In a court trial, either party may orally request a statement of decision prior to the time that the matter is submitted to the court. (Code Civ.Proc., § 632.) Appellants did so in this case. The procedure for issuing a statement of decision is set forth in California Rules of Court, rule 232, which states, in part: “(a) On the trial of a question of fact by the court, the court shall announce its tentative decision by an oral statement, entered in the minutes, or by a written statement filed with the clerk․ [¶] The tentative decision shall not constitute a judgment and shall not be binding on the court. ․ [¶] (b) Any proposals as to the content of the statement of decision shall be made within 10 days of the date of request for a statement of decision. [¶] (c) If a statement of decision is requested, the court shall, within 15 days after the expiration of the time for proposals as to the content of the statement of decision, prepare and mail a proposed statement of decision and a proposed judgment to all parties who appeared at the trial, unless the court has designated a party to prepare the statement as provided by subdivision (a)․ A party who has been designated or notified to prepare the statement shall within 15 days after the expiration of the time for filing proposals as to the content of the statement, or within 15 days after notice, whichever is later, prepare, serve and submit to the court a proposed statement of decision and a proposed judgment ․ [¶] (d) Any party affected by the judgment may, within 15 days after the proposed statement of decision and judgment have been served, serve and file objections to the proposed statement of decision or judgment. [¶] ․ [¶] (f) The court may order a hearing on proposals or objections to a proposed statement of decision․” (Italics added.)
In accord with Code of Civil Procedure section 632 and California Rules of Court, rule 232, the trial court announced its tentative decision orally from the bench. However, as noted, appellants requested a statement of decision, and the trial court ordered the FDIC's counsel to prepare it. On May 18, 1994, appellants filed a document titled “Objections and Proposals to [proposed] Statement of Decision [C.C.P. § 632].” In the objections the following was stated with regard to section 3543: “The proposed statement with respect to Civil Code section 3543 was not relied upon by the court, and is expressly contrary to the court's finding that plaintiffs were not negligent in connection with the selection and/or retention of Apple Escrow.” There is no indication that the court entertained a hearing on the objections, although a hearing on the objections is within the discretion of the court.

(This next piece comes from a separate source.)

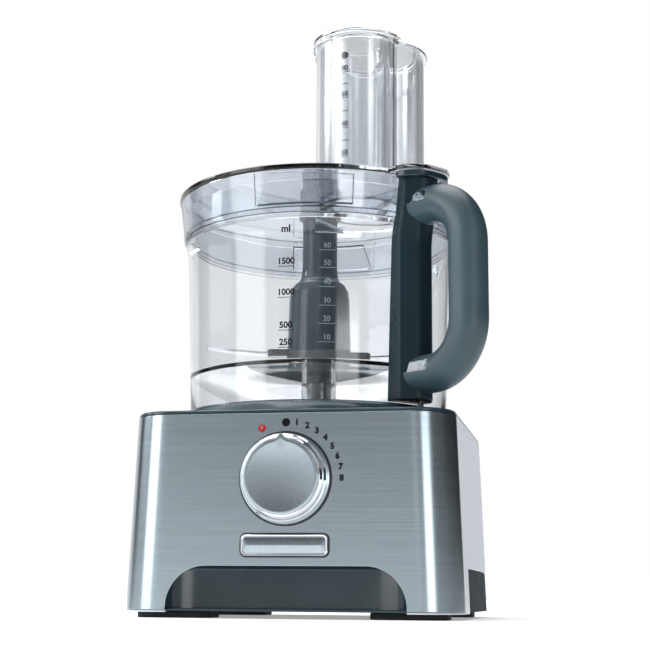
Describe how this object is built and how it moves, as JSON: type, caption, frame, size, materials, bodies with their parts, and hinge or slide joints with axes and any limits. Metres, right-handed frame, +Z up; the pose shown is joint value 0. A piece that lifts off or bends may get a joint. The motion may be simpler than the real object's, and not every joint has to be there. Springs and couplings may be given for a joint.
{
  "type": "food processor",
  "caption": "Food processor: belt-driven base with a speed dial, clear bowl with a loop handle, two-bladed knife, lid with a twin feed tube and two nested pushers.",
  "frame": {"origin": "middle of the underside of the whole object's box, on the surface the feet stand on", "axes": "+Z up, -Y out of the front face with the dial, +X to the right seen from the front"},
  "size_m": [0.2286, 0.2242, 0.4047],
  "materials": {
    "steel_panel": "stainless steel, fine horizontal brushing",
    "polished_steel": "polished stainless steel",
    "chrome": "bright chrome plate",
    "silver_plastic": "satin silver paint on a moulded housing",
    "dark_plastic": "dark grey-blue moulding with a soft sheen",
    "black_plastic": "black moulding",
    "clear_plastic": "clear moulding",
    "black_rubber": "black rubber",
    "cast_alloy": "as cast",
    "copper": "enamelled copper wire",
    "laminated_iron": "stacked steel sheet",
    "circuit_board": "green laminate"
  },
  "bodies": {
    "base": {"front_panel": "steel_panel", "badge_plate": "steel_panel", "side_housing": "silver_plastic", "underbody": "dark_plastic", "top_deck": "dark_plastic", "foot_front_left": "black_rubber", "foot_front_right": "black_rubber", "foot_rear_left": "black_rubber", "foot_rear_right": "black_rubber", "cord_gland": "black_rubber", "drive_belt": "black_rubber", "case_screw_front_right": "polished_steel", "case_screw_rear_right": "polished_steel", "case_screw_front_left": "polished_steel", "case_screw_rear_left": "polished_steel", "spindle_bearing_lower": "polished_steel", "spindle_bearing_upper": "polished_steel", "motor_bearing_lower": "polished_steel", "motor_bearing_upper": "polished_steel", "badge_frame": "chrome", "dial_bezel": "black_plastic", "speed_switch": "black_plastic", "filter_capacitor": "black_plastic", "interlock_switch": "black_plastic", "brush_holder_left": "black_plastic", "brush_holder_right": "black_plastic", "control_board": "circuit_board", "triac_heat_sink": "cast_alloy", "spindle_bracket": "cast_alloy", "motor_bracket_lower": "cast_alloy", "motor_bracket_upper": "cast_alloy", "field_coil_left": "copper", "field_coil_right": "copper", "stator_core": "laminated_iron"},
    "rotor": {"motor_shaft": "polished_steel", "motor_pulley": "cast_alloy", "cooling_fan": "black_plastic", "armature": "laminated_iron", "commutator": "copper"},
    "spindle": {"drive_spindle": "polished_steel", "spindle_pulley": "black_plastic", "shaft_coupling": "dark_plastic", "drive_shaft": "polished_steel"},
    "dial": {"speed_knob": "chrome", "knob_face": "steel_panel"},
    "plunger": {"switch_plunger": "black_plastic"},
    "bowl": {"bowl": "clear_plastic", "bowl_handle": "dark_plastic", "rod_spring": "polished_steel"},
    "rod": {"interlock_rod": "black_plastic"},
    "knife": {"knife_hub": "dark_plastic", "knife_blade_lower": "polished_steel", "knife_blade_upper": "polished_steel"},
    "lid": {"lid": "clear_plastic"},
    "pusher": {"feed_pusher": "clear_plastic"},
    "small_pusher": {"small_pusher": "clear_plastic"}
  },
  "joints": [
    {"name": "dial_turn", "type": "hinge", "parent": "base", "child": "dial", "pos_m": [-0.00892, -0.0974, 0.0831], "axis": [0, 1, 0], "range_deg": [-26, 90]},
    {"name": "rotor_spin", "type": "hinge", "parent": "base", "child": "rotor", "pos_m": [-0.00892, 0.0619, 0.06], "axis": [0, 0, 1], "continuous": true},
    {"name": "spindle_spin", "type": "hinge", "parent": "base", "child": "spindle", "pos_m": [-0.00892, 0.0019, 0.06], "axis": [0, 0, 1], "continuous": true},
    {"name": "bowl_lift", "type": "slide", "parent": "base", "child": "bowl", "axis": [0, 0, 1], "range_m": [0, 0.125]},
    {"name": "knife_spin", "type": "hinge", "parent": "bowl", "child": "knife", "pos_m": [-0.00892, 0.0019, 0.17], "axis": [0, 0, 1], "continuous": true},
    {"name": "lid_lift", "type": "slide", "parent": "bowl", "child": "lid", "axis": [0, 0, 1], "range_m": [0, 0.1]},
    {"name": "rod_slide", "type": "slide", "parent": "bowl", "child": "rod", "axis": [0, 0, 1], "range_m": [0, 0.003], "deforming": ["rod_spring"]},
    {"name": "plunger_slide", "type": "slide", "parent": "base", "child": "plunger", "axis": [0, 0, 1], "range_m": [0, 0.003]},
    {"name": "pusher_slide", "type": "slide", "parent": "lid", "child": "pusher", "axis": [0, 0, 1], "range_m": [0, 0.12]},
    {"name": "small_pusher_slide", "type": "slide", "parent": "pusher", "child": "small_pusher", "axis": [0, 0, 1], "range_m": [0, 0.12]}
  ],
  "couplings": [
    {"joint": "spindle_spin", "follows": "rotor_spin", "ratio": 0.21591},
    {"joint": "knife_spin", "follows": "rotor_spin", "ratio": 0.21591},
    {"joint": "rod_slide", "follows": "lid_lift", "ratio": 0.03},
    {"joint": "plunger_slide", "follows": "lid_lift", "ratio": 0.03}
  ]
}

“The fact that the trial court has issued a statement of intended decision does not satisfy the statutory requirement of section 632: ‘ “[A] court is not bound by its statement of intended decision and may enter a wholly different judgment than that announced.” [Citation.] “Neither an oral expression nor a written opinion can restrict the power of the judge to declare his [or her] final conclusion in his [or her] findings of fact and conclusions of law. [Citation.] The findings and conclusions constitute the final decision of the court and an oral or written opinion cannot be resorted to for the purpose of impeaching or gainsaying the findings and judgment. [Citation.]” ․ [¶] A statement of decision allows the trial court to review its memorandum of intended decision and “to make ․ corrections, additions, or deletions it deems necessary or appropriate.” [Citation.] Such statement thus enables a reviewing court “to determine what [law] the trial court employed․” [Citation.] It is the statement of decision which allows the court to place upon the record its view of facts and law of the case. [Citation.]’ (In re Marriage of Ditto (1988) 206 Cal.App.3d 643, 646–647 [253 Cal.Rptr. 770].)” (Raville v. Singh (1994) 25 Cal.App.4th 1127, 1132, 31 Cal.Rptr.2d 58.)
Thus, the fact that the court failed to mention section 3543 in its oral statement of tentative decision did not preclude the court from considering the issue and including the finding in the statement of decision.
The judgment is affirmed.
1. “A point not presented in a party's opening brief is deemed to have been abandoned or waived. (Electronic Equipment Express, Inc. v. Donald H. Seiler & Co. (1981) 122 Cal.App.3d 834, 858–859, fn. 13 [176 Cal.Rptr. 239]; Henderson v. Security Nat. Bank (1977) 72 Cal.App.3d 764, 769 [140 Cal.Rptr. 388].)” (Humes v. MarGil Ventures, Inc. (1985) 174 Cal.App.3d 486, 493, 220 Cal.Rptr. 186.)
HASTINGS, Associate Justice.
CHARLES S. VOGEL, P.J., and BARON, J., concur.